The following are previews of two books received for review at Culture, Medicine, and Psychiatry. These previews provide a snapshot of recent publications in medical anthropology, cultural studies, and the history of medicine. For a full list of books received in December 2014, click here: http://link.springer.com/article/10.1007/s11013-014-9395-6
Culture, Suicide, and the Human Condition
Edited by Marja-Liisa Honkasalo and Miira Tuominen / Afterword by Arthur Kleinman
This collection of research on suicide argues that suicide is not “a separate realm of pathological behavior,” but instead a human action contextualized by a suicidal person’s cultural, historical, and ethnic roots. However, “the context never completely determines the decision,” allowing the authors to focus on suicide as both cultural and psychological phenomena. The authors emphasize individual action and choice regarding the decision to commit suicide. Similarly, the collection presents a complicated puzzle: suicidal narratives make sense of self-killing to a community, and depict suicide as a “solution to common human problems.”
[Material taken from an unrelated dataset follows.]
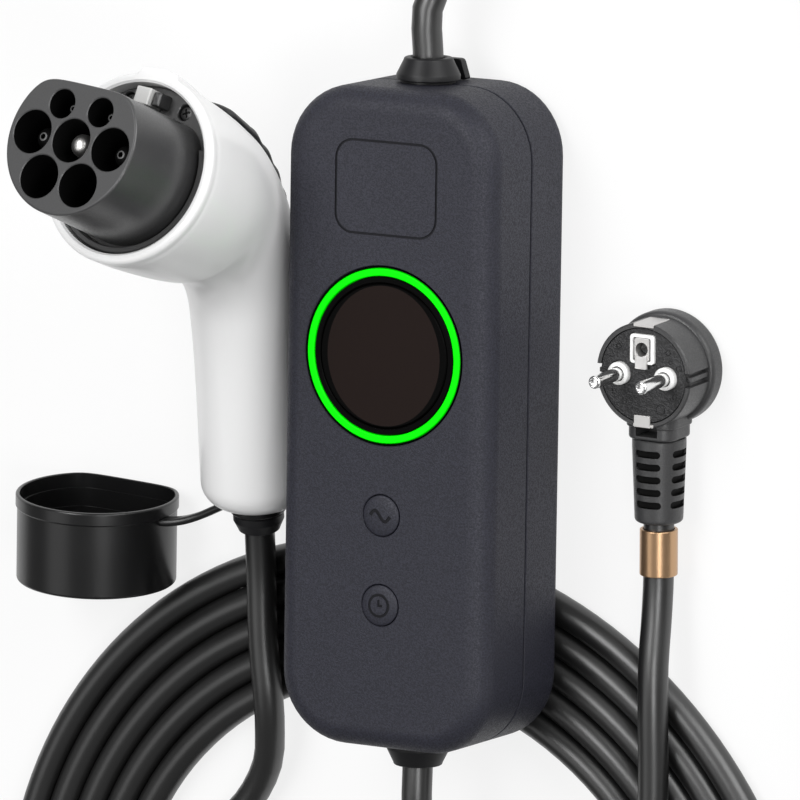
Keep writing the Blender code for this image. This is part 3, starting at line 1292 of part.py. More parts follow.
def plug_metal():
    """The pins with their collars, the earth frame with its sleeve, and the side clips."""
    root = PLUG_DEPTH - PLUG_FACE_THICKNESS - PIN_ROOT
    tip = PLUG_DEPTH + PIN_LENGTH
    pin = [
        (PIN_RADIUS * math.sin(step / 4 * math.pi / 2),
         tip - PIN_RADIUS * (1 - math.cos(step / 4 * math.pi / 2)))
        for step in range(5)
    ] + [(PIN_RADIUS, root), (0.0, root)]
    collar_floor = PLUG_DEPTH - PLUG_FACE_THICKNESS
    collar_top = PLUG_DEPTH + PIN_COLLAR_HEIGHT
    collar = [
        (PIN_RADIUS + GAP, collar_floor), (PIN_RADIUS + GAP, collar_top),
        (PIN_COLLAR_RADIUS - 0.0007, collar_top), (PIN_COLLAR_RADIUS, collar_top - 0.0007),
        (PIN_COLLAR_RADIUS, collar_floor),
    ]
    for side, sign in (("line", -1), ("neutral", 1)):
        at = (sign * PIN_SPACING / 2, 0, 0)
        turned(f"{side}_pin", pin, plug_frame, PIN_METAL, SMALL_SIDES, at=at)
        turned(f"{side}_pin_collar", collar, plug_frame, COLLAR_WHITE, POCKET_SIDES, closed=True,
               at=at)
    width, height = EARTH_FRAME_SIZE
    sleeve = EARTH_SOCKET_RADIUS + EARTH_SLEEVE_WALL
    frame_floor = PLUG_DEPTH - PLUG_FACE_THICKNESS
    frame_top = PLUG_DEPTH + EARTH_FRAME_RISE
    earth_frame = place("earth_frame",
                        block("earth_frame", (width, height, frame_top - frame_floor),
                              (0, 0, (frame_top + frame_floor) / 2), 0.0005),
                        plug_frame, COLLAR_WHITE, at=(0, EARTH_FRAME_PLACE, 0))
    hole = place("earth_frame_hole",
                 drum("earth_frame_hole", sleeve + GAP, frame_floor - 0.001, frame_top + 0.001,
                      POCKET_SIDES), plug_frame, at=(0, EARTH_FRAME_PLACE, 0))
    boolean(earth_frame, hole)
    sleeve_floor = frame_floor - EARTH_SLEEVE_DEPTH + GAP
    socket = [
        (0.0, frame_top - EARTH_SOCKET_DEPTH), (EARTH_SOCKET_RADIUS, frame_top - EARTH_SOCKET_DEPTH),
        (EARTH_SOCKET_RADIUS, frame_top), (sleeve, frame_top), (sleeve, sleeve_floor),
        (0.0, sleeve_floor),
    ]
    turned("earth_sleeve", socket, plug_frame, EARTH_METAL, POCKET_SIDES,
           at=(0, EARTH_FRAME_PLACE, 0))
    for side, sign in (("upper", 1), ("lower", -1)):
        name = f"{side}_earth_clip"
        middle = sign * (PLUG_RADIUS - GAP - CLIP_THICKNESS / 2)
        clip = block(name, (CLIP_WIDTH, CLIP_THICKNESS, CLIP_LENGTH),
                     (0, 0, PLUG_DEPTH - CLIP_LENGTH / 2), 0.0003)
        place(name, clip, plug_frame, EARTH_METAL, at=(0, middle, 0))


def plug_boot():
    """The bend relief: a tapered sleeve with rows of slots on its four sides."""
    start = PLUG_NECK_LENGTH + GAP
    end = start + BOOT_LENGTH
    wide, narrow = BOOT_RADII
    bore = LEAD_RADIUS + LEAD_FIT
    profile = [
        (0.0, end - LEAD_SEAT), (bore, end - LEAD_SEAT), (bore, end), (narrow - 0.0008, end),
        (narrow, end - 0.0008), (wide, start + 0.003), (wide, start), (0.0, start),
    ]
    boot = turned("plug_boot", profile, plug_frame, PLUG_BLACK, MEDIUM_SIDES,
                  at=(0, 0, BOOT_AXIS_HEIGHT), turn=(math.pi / 2, 0, 0))
    pitch = (BOOT_LENGTH - BOOT_PLAIN_END) / BOOT_ROWS
    slots = []
    for row in range(BOOT_ROWS):
        height = start + pitch * (row + 1)
        depth = wide + (narrow - wide) * (height - start) / BOOT_LENGTH - BOOT_SLOT_DEPTH
        reach = depth + wide / 2
        for x, y in ((1, 0), (-1, 0), (0, 1), (0, -1)):
            size = (wide if x else BOOT_SLOT_SPAN, wide if y else BOOT_SLOT_SPAN, BOOT_ROW_WIDTH)
            slots.append(block("slot", size, (x * reach, y * reach, height)))
    boolean(boot, place("boot_slots", gathered("boot_slots", slots), plug_frame,
                        at=(0, 0, BOOT_AXIS_HEIGHT), turn=(math.pi / 2, 0, 0)))
    shade_round(boot.data)


# Leads


def gland_lead_end(sign):
    """The lead's straight end in a control box gland: its outer point, then its inner one."""
    turn = Euler((-CASE_TILT, 0, CASE_YAW)).to_matrix()
    reach = CASE_HEIGHT / 2 + GLAND_HEIGHT - LEAD_SEAT + GAP
    return [
        turn @ Vector((0.0, sign * (reach + extra), CASE_SEAM)) + Vector((*CASE_PLACE, CASE_LIFT))
        for extra in (BEND_SPACING, 0.0)
    ]


def tail_lead_end():
    """The lead's straight end in the connector's gland: its inner point, then its outer one."""
    reach = RING_THICKNESS + 2 * GAP + TAIL_LENGTH - LEAD_SEAT + GAP
    return [
        Euler(GUN_TURN).to_matrix() @ (tail_place() + (reach + extra) * HANDLE_LINE)
        + Vector(GUN_PLACE)
        for extra in (0.0, BEND_SPACING / 3)
    ]


def boot_lead_end():
    """The lead's straight end in the plug's boot: its inner point, then its outer one."""
    reach = PLUG_NECK_LENGTH + GAP + BOOT_LENGTH - LEAD_SEAT + GAP
    return [
        Vector((PLUG_PLACE[0], PLUG_PLACE[1] - reach - extra, BOOT_AXIS_HEIGHT))
        for extra in (0.0, BEND_SPACING)
    ]


def plug_lead_line():
    """The points of the lead between the plug's boot and the lower gland."""
    return smooth_route((*boot_lead_end(), *PLUG_LEAD_ROUTE, *gland_lead_end(-1)), BEND_SPACING)


def coil_point(angle, reach):
    """A point on the coil's plan, whose lower half is flattened to an oval."""
    flat = COIL_INNER - COIL_FLATTENING if math.sin(angle) < 0 else COIL_INNER
    outward = Vector((flat * math.cos(angle), COIL_INNER * math.sin(angle))).normalized()
    inner = Vector((COIL_INNER * math.cos(angle), flat * math.sin(angle)))
    return inner + (reach - COIL_INNER) * outward


def leads():
    """The leads outside the coil, the coil's own outer form and the lead's band."""
    gun_route = smooth_route((*tail_lead_end(), *GUN_LEAD_ROUTE), BEND_SPACING)
    tube("ev_lead_gun", gun_route, LEAD_RADIUS, layout, LEAD_BLACK)
    box_route = smooth_route((*BOX_LEAD_ROUTE, *gland_lead_end(1)), BEND_SPACING)
    tube("ev_lead_box", box_route, LEAD_RADIUS, layout, LEAD_BLACK)
    tube("plug_lead", plug_lead_line(), LEAD_RADIUS, layout, LEAD_BLACK)
    edge = [
        (math.cos(angle), math.sin(angle))
        for angle in (math.pi / 2 - math.pi * step / 5 for step in range(6))
    ]
    profile = [(COIL_OUTER - LEAD_RADIUS + LEAD_RADIUS * across, LEAD_RADIUS * (1 + up))
               for across, up in edge]
    profile += [(COIL_INNER + LEAD_RADIUS - LEAD_RADIUS * across, LEAD_RADIUS * (1 - up))
                for across, up in edge]
    build = bmesh.new()
    loops = [
        [build.verts.new((*coil_point(2 * math.pi * side / COIL_SIDES, reach), height))
         for reach, height in profile]
        for side in range(COIL_SIDES)
    ]
    for first, second in zip(loops, loops[1:] + loops[:1]):
        for index in range(len(profile)):
            after = (index + 1) % len(profile)
            build.faces.new((first[index], first[after], second[after], second[index]))
    coil = place("ev_lead_coil", to_mesh("ev_lead_coil", build), layout, LEAD_BLACK,
                 at=(*COIL_CENTRE, GAP))
    shade_round(coil.data)


def cable_band():
    """The bronze band round the plug's lead."""
    first, second = plug_lead_line()[:2]
    middle = first.lerp(second, BAND_PLACE)
    line = (second - first).normalized()
    inner = LEAD_RADIUS + GAP
    outer = inner + BAND_WALL
    half = BAND_LENGTH / 2
    profile = [
        (inner, -half), (inner, half), (outer - 0.0004, half), (outer, half - 0.0004),
        (outer, 0.0004 - half), (outer - 0.0004, -half),
    ]
    turned("cable_band", profile, layout, BRONZE, MEDIUM_SIDES, closed=True, at=middle,
           turn=line.to_track_quat("Z", "Y").to_euler())


front_shell()
rear_shell()
case_seals()
case_screws()
glands()
hanging_lug()
display()
keys()
boards()
gun_shell()
contact_housing()
contacts()
connector_fittings()
thumb_pad()
gun_gland()
dust_cap()
plug_body()
plug_face()
plug_metal()
plug_boot()
leads()
cable_band()
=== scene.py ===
"""Looks of a portable charger for electric cars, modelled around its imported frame.

The control box, the vehicle connector with its cap, the mains plug and the leads
are classes. Each holds its sizes in metres, models its pieces with mesh operators
and dresses them with the finishes that stand at the top of the file.
"""

from __future__ import annotations

import json
import logging
import math
from dataclasses import dataclass, field
from enum import Enum
from typing import Callable, Iterable, Sequence

import bmesh
import bpy
from mathutils import Euler, Matrix, Vector

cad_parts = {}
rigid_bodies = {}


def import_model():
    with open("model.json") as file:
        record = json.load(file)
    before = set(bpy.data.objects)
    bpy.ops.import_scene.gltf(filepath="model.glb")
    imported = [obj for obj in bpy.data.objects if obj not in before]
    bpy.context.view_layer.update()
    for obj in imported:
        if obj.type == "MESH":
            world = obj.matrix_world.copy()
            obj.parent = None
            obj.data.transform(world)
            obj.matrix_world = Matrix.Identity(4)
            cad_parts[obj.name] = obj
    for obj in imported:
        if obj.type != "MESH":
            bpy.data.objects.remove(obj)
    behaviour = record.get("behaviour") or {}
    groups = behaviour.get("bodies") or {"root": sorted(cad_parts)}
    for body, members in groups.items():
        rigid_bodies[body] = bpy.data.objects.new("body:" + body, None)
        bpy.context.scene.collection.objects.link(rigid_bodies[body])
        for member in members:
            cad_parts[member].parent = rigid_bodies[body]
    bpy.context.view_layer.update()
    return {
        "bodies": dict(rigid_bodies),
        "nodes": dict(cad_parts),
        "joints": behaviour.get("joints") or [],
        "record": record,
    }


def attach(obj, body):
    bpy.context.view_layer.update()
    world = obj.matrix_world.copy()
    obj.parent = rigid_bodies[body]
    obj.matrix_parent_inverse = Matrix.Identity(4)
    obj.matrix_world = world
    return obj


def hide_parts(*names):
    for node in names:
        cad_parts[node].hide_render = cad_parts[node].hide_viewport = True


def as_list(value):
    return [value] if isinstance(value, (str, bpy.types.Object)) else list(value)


LOG = logging.getLogger("portable_ev_charger")

# Where the layout's own zero lies in the frame
LAYOUT = Vector((0.03554, -0.00594, 0.0))
# The clearance between pieces, and how far a cutter reaches past what it cuts
GAP = 0.0003
PAST = 0.001
LEAD_RADIUS = 0.0055
LEAD_BORE = LEAD_RADIUS + 0.0008
LEAD_SEAT = 0.004
QUARTER = math.pi / 2
TURN = 2 * math.pi

Colour = tuple[float, float, float]
Point = Sequence[float]


class Body(Enum):
    """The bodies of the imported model."""

    CHARGER = "charger"
    CURRENT_KEY = "current_key_body"
    TIMER_KEY = "timer_key_body"


def linked(name: str, data: bpy.types.ID) -> bpy.types.Object:
    """Add an object to the scene.

    Args:
        name: The object's name.
        data: Its mesh, curve, lamp or camera.

    Returns:
        The object.
    """
    item = bpy.data.objects.new(name, data)
    bpy.context.scene.collection.objects.link(item)
    return item


def posed(place: Point, turn: Point) -> Matrix:
    """The frame at a place in the layout, turned by three angles."""
    return Matrix.Translation(LAYOUT + Vector(place)) @ Euler(turn).to_matrix().to_4x4()


# Shader building


class Shade:
    """One output of a shader node, on which Python's arithmetic adds Math nodes."""

    def __init__(self, recipe: Recipe, socket: bpy.types.NodeSocket) -> None:
        """Wrap an output socket of a recipe's tree."""
        self.recipe = recipe
        self.socket = socket

    def _joined(self, operation: str, first: Shade | float, second: Shade | float) -> Shade:
        """The result of a new Math node."""
        return self.recipe.node("ShaderNodeMath", {"operation": operation}, {0: first, 1: second})

    def __add__(self, other: Shade | float) -> Shade:
        """Sum."""
        return self._joined("ADD", self, other)

    def __radd__(self, other: float) -> Shade:
        """Sum with a number on the left."""
        return self._joined("ADD", other, self)

    def __sub__(self, other: Shade | float) -> Shade:
        """Difference."""
        return self._joined("SUBTRACT", self, other)

    def __rsub__(self, other: float) -> Shade:
        """Difference from a number on the left."""
        return self._joined("SUBTRACT", other, self)

    def __mul__(self, other: Shade | float) -> Shade:
        """Product."""
        return self._joined("MULTIPLY", self, other)

    def __rmul__(self, other: float) -> Shade:
        """Product with a number on the left."""
        return self._joined("MULTIPLY", other, self)

    def step(self, low: float, high: float) -> Shade:
        """A smooth step from 0 below the low value to 1 above the high one."""
        settings = {"interpolation_type": "SMOOTHSTEP"}
        return self.recipe.node("ShaderNodeMapRange", settings, {0: self, 1: low, 2: high})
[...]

Culture, Suicide, and the Human Condition was released in March 2014 by Berghahn Books. More details on the book here: https://www.berghahnbooks.com/extras/docs/flyer/HonkasaloCulture_9781782382348.html
A Metaphysics of Psychopathology
Zachar’s book asks what constitutes the “real” in psychopathology. He states that in psychiatry, pathologies are assumed to be “real,” while in psychology, the “realness” of a pathology is debated in terms of its roots in personality, superego, or in “general intelligence.” Neither discipline, however, aims to pin down what “real” entails for mental illness and conditions. Some pathologies move from being cast off as imaginary to being embraced as legitimate, such as PTSD, and others, like multiple personality disorder, are classified as real only to be later considered imaginary. Zachar takes a philosophical approach to considering what “real” means in terms of psychiatric and psychological classification, proposing a new classificatory system that the summary asserts “avoids both relativism and essentialism.” He then uses this model to interpret recent “controversies” in the inclusion of certain mental disorders within existing classificatory systems.